PHOTOGRAPH OF MY FATHER IN HIS TWENTY-SECOND YEAR
October. Here in this dank, unfamiliar kitchen
I study my father’s embarrassed young man’s face.
Sheepish grin, he holds in one hand a string
of spiny yellow perch, in the other
a bottle of Carlsbad beer.
In jeans and denim shirt, he leans
against the front fender of a 1934 Ford.
He would like to pose bluff and hearty for his posterity,
wear his old hat cocked over his ear.
All his life my father wanted to be bold.
But the eyes give him away, and the hands
that limply offer the string of dead perch
and the bottle of beer. Father, I love you,
yet how can I say thank you, I who can’t hold my liquor either,
and don’t even know the places to fish?
The poem is true in its particulars, except that my dad died in June and not October, as the first word of the poem says. I wanted a word with more than one syllable to it to make it linger a little. But more than that, I wanted a month appropriate to what I felt at the time I wrote the poem—a month of short days and failing light, smoke in the air, things perishing. June was summer nights and days, graduations, my wedding anniversary, the birthday of one of my children. June wasn’t a month your father died in.
After the service at the funeral home, after we had moved outside, a woman I didn’t know came over to me and said, “He’s happier where he is now.” I stared at this woman until she moved away. I still remember the little knob of a hat she was wearing. Then one of my dad’s cousins—I didn’t know the man’s name—reached out and took my hand. “We all miss him,” he said, and I knew he wasn’t saying it just to be polite.

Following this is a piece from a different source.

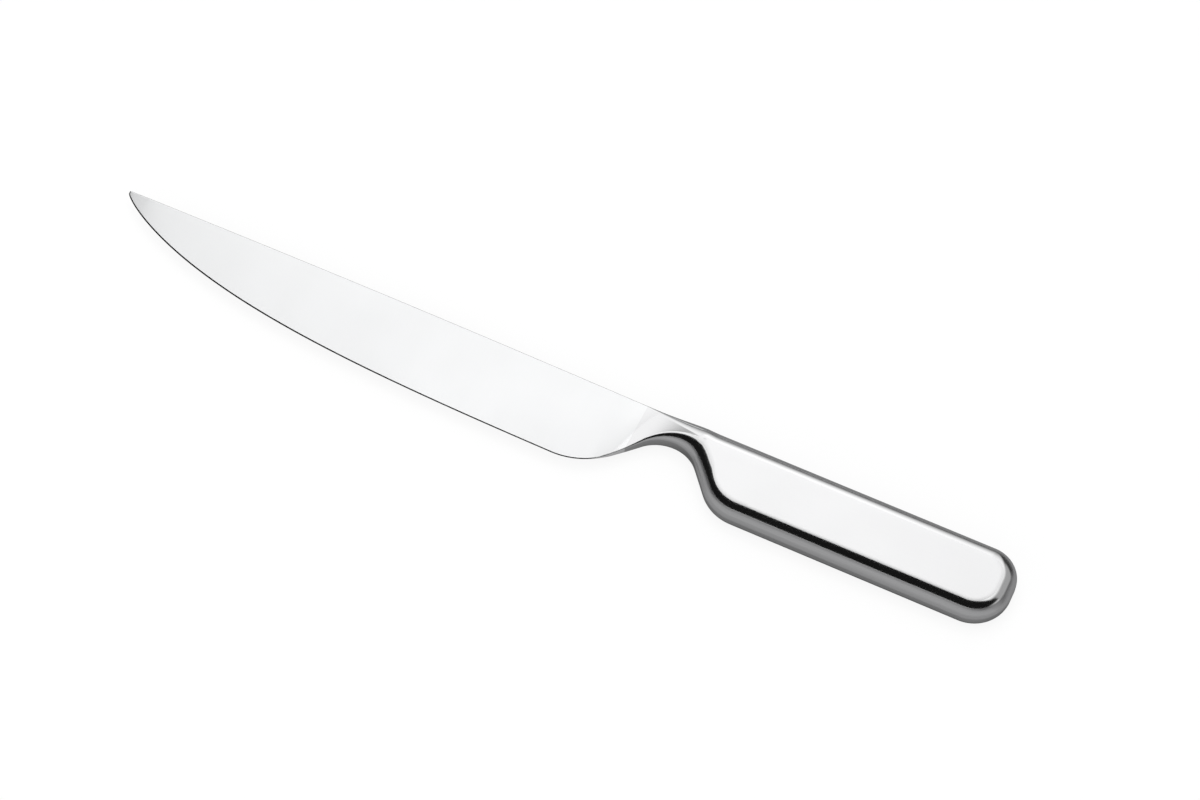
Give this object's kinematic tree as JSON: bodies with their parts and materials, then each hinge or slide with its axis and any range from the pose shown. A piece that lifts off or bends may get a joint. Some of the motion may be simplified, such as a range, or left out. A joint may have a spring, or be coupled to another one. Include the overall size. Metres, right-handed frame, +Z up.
{
  "type": "carving knife",
  "caption": "Long all-metal carving knife with a straight spine, swept edge, deep finger notch behind the heel and a smooth rounded hollow handle.",
  "frame": {"origin": "middle of the knife's length and of its depth, on the surface that it lies on", "axes": "+X from the tip to the butt, +Y from the cutting edge to the spine, +Z up through the thickness; the knife lies on its right side"},
  "size_m": [0.337, 0.0306, 0.0107],
  "materials": {
    "blade_steel": "satin ground stainless steel with a fine grain across the blade",
    "handle_steel": "smooth, softly polished stainless steel with a faint lengthwise grain on the narrow sides",
    "filler_resin": "cast resin cement, matte, hidden inside the handle"
  },
  "bodies": {
    "root": {"blade": "blade_steel", "bolster": "handle_steel", "handle_shell_left": "handle_steel", "handle_shell_right": "handle_steel", "handle_filler": "filler_resin"}
  },
  "joints": []
}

I began to weep for the first time since receiving the news. I hadn’t been able to before. I hadn’t had the time, for one thing. Now, suddenly, I couldn’t stop. I held my wife and wept while she said and did what she could do to comfort me there in the middle of that summer afternoon.
I listened to people say consoling things to my mother, and I was glad that my dad’s family had turned up, had come to where he was. I thought I’d remember everything that was said and done that day and maybe find a way to tell it sometime. But I didn’t. I forgot it all, or nearly. What I do remember is that I heard our name used a lot that afternoon, my dad’s name and mine. But I knew they were talking about my dad. Raymond, these people kept saying in their beautiful voices out of my childhood. Raymond.
On Writing
Back in the mid-1960s, I found I was having trouble concentrating my attention on long narrative fiction. For a time I experienced difficulty in trying to read it as well as in attempting to write it. My attention span had gone out on me; I no longer had the patience to try to write novels. It’s an involved story, too tedious to talk about here. But I know it has much to do now with why I write poems and short stories. Get in, get out. Don’t linger. Go on. It could be that I lost any great ambitions at about the same time, in my late twenties. If I did, I think it was good it happened. Ambition and a little luck are good things for a writer to have going for him. Too much ambition and bad luck, or no luck at all, can be killing. There has to be talent.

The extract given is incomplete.